Nel 2006, la destra vantava il fatto che oltre l’80% degli italiani possedesse una casa ed additava tale circostanza come indicatore di benessere diffuso. Dopo due anni scopriamo che gli italiani hanno ‘fame’ di case, due milioni di alloggi che, voilà, ci si contenderà all’arma bianca.
Bisogna anche dire che questo rigurgito di “fanfanismo” (da Fanfani, l’ autore di un massiccio piano casa degli anni del centrosinistra di oltre 40 anni fa) non è scevro da controindicazioni, effetti negativi che tutti trascurano.
Primo fra tutti l’effetto negativo sulla mobilità sociale. Il proprietario è meno propenso dell’inquilino a cambiare città se gli offrono un lavoro migliore. E siccome oggi, troppo spesso, il proprietario ospita anche un figlio ultratrentenne, si capisce la limitazione che deriva al “sistema Paese” nel suo complesso.
Il capitolo relativo alla riduzione della spesa pubblica, l’altra componente fondamentale della ‘copertura’ assume caratteri tragicomici.

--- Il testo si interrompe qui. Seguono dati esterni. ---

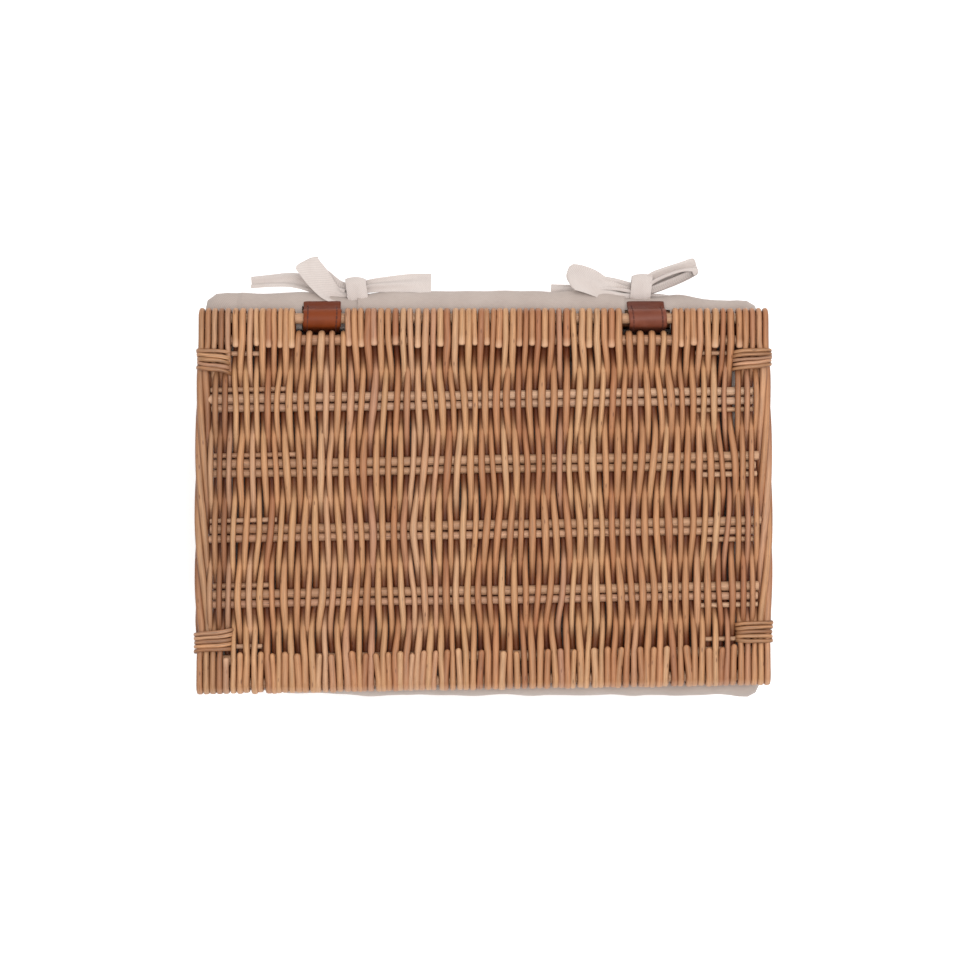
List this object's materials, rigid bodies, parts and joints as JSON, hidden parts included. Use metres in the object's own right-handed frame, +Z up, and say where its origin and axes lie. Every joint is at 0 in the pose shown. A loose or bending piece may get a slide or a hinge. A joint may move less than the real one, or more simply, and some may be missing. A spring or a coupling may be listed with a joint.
{
  "type": "lidded wicker basket",
  "caption": "Low rectangular willow hamper with a woven lid on leather hinge loops and a cotton lining folded over the rim and tied with bows at the back.",
  "frame": {"origin": "centre of the base's underside, on the surface that the basket stands on", "axes": "+X to the right along the long side, seen from the front; +Y to the back, where the hinge is; +Z up"},
  "size_m": [0.45, 0.3418, 0.22],
  "materials": {
    "willow_weave": "dry peeled and buffed willow, satin",
    "willow_stick": "thicker willow, satin",
    "willow_tie": "thin split willow, satin",
    "leather": "brown strap leather, semi-gloss",
    "thread": "waxed dark brown thread",
    "cotton": "off-white twill, matt",
    "cotton_tape": "off-white tape, matt"
  },
  "bodies": {
    "basket": {"rim_border_front": "willow_weave", "rim_border_back": "willow_weave", "rim_border_left": "willow_weave", "rim_border_right": "willow_weave", "wall_weave_front": "willow_weave", "wall_weave_back": "willow_weave", "wall_weave_left": "willow_weave", "wall_weave_right": "willow_weave", "stakes_front": "willow_stick", "stakes_back": "willow_stick", "stakes_left": "willow_stick", "stakes_right": "willow_stick", "corner_post_front_left": "willow_stick", "corner_post_front_right": "willow_stick", "corner_post_back_left": "willow_stick", "corner_post_back_right": "willow_stick", "foot_wale_front": "willow_weave", "foot_wale_back": "willow_weave", "foot_wale_left": "willow_weave", "foot_wale_right": "willow_weave", "base_weave": "willow_weave", "base_sticks": "willow_stick", "base_edge_sticks": "willow_stick", "hinge_strap_left": "leather", "hinge_strap_right": "leather", "hinge_stitching_left": "thread", "hinge_stitching_right": "thread", "lining_bag": "cotton", "lining_skirt": "cotton", "tie_left_knot": "cotton_tape", "tie_left_loop": "cotton_tape", "tie_left_tails": "cotton_tape", "tie_right_knot": "cotton_tape", "tie_right_loops": "cotton_tape", "tie_right_tails": "cotton_tape"},
    "lid": {"lid_weave": "willow_weave", "lid_border_front": "willow_weave", "lid_border_back_left": "willow_weave", "lid_border_back_middle": "willow_weave", "lid_border_back_right": "willow_weave", "lid_gap_turns_left": "willow_weave", "lid_gap_turns_right": "willow_weave", "lid_hinge_stick": "willow_stick", "lid_back_inner_stick": "willow_stick", "lid_front_inner_stick": "willow_stick", "lid_front_outer_stick": "willow_stick", "lid_stick_pair_1": "willow_stick", "lid_stick_pair_2": "willow_stick", "lid_stick_pair_3": "willow_stick", "lid_stick_pair_4": "willow_stick", "lid_packing_sticks": "willow_stick", "lid_end_bundle_left": "willow_weave", "lid_end_bundle_right": "willow_weave", "lid_tie_front_left": "willow_tie", "lid_tie_front_right": "willow_tie", "lid_tie_back_left": "willow_tie", "lid_tie_back_right": "willow_tie"}
  },
  "joints": [
    {"name": "lid_hinge", "type": "hinge", "parent": "basket", "child": "lid", "pos_m": [0, 0.1416, 0.2116], "axis": [-1, 0, 0], "range_deg": [0, 180]}
  ]
}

Comici, perché la promessa, da una parte, viene da coloro che in cinque anni di governo sono stati capaci di dilapidare l’avanzo primario facendo crescere, altro che ridurre, la spesa pubblica di 2,5 punti di PIL e dall’altra viene da una formazione le cui ibride componenti hanno – da sempre – fatto della spesa pubblica il più efficace sistema di reclutamento del consenso.
Tragici, perché non vi è uno straccio di indicazione concreta fatta eccezione per quei pochi milioni (35) derivanti dall’abolizione delle province.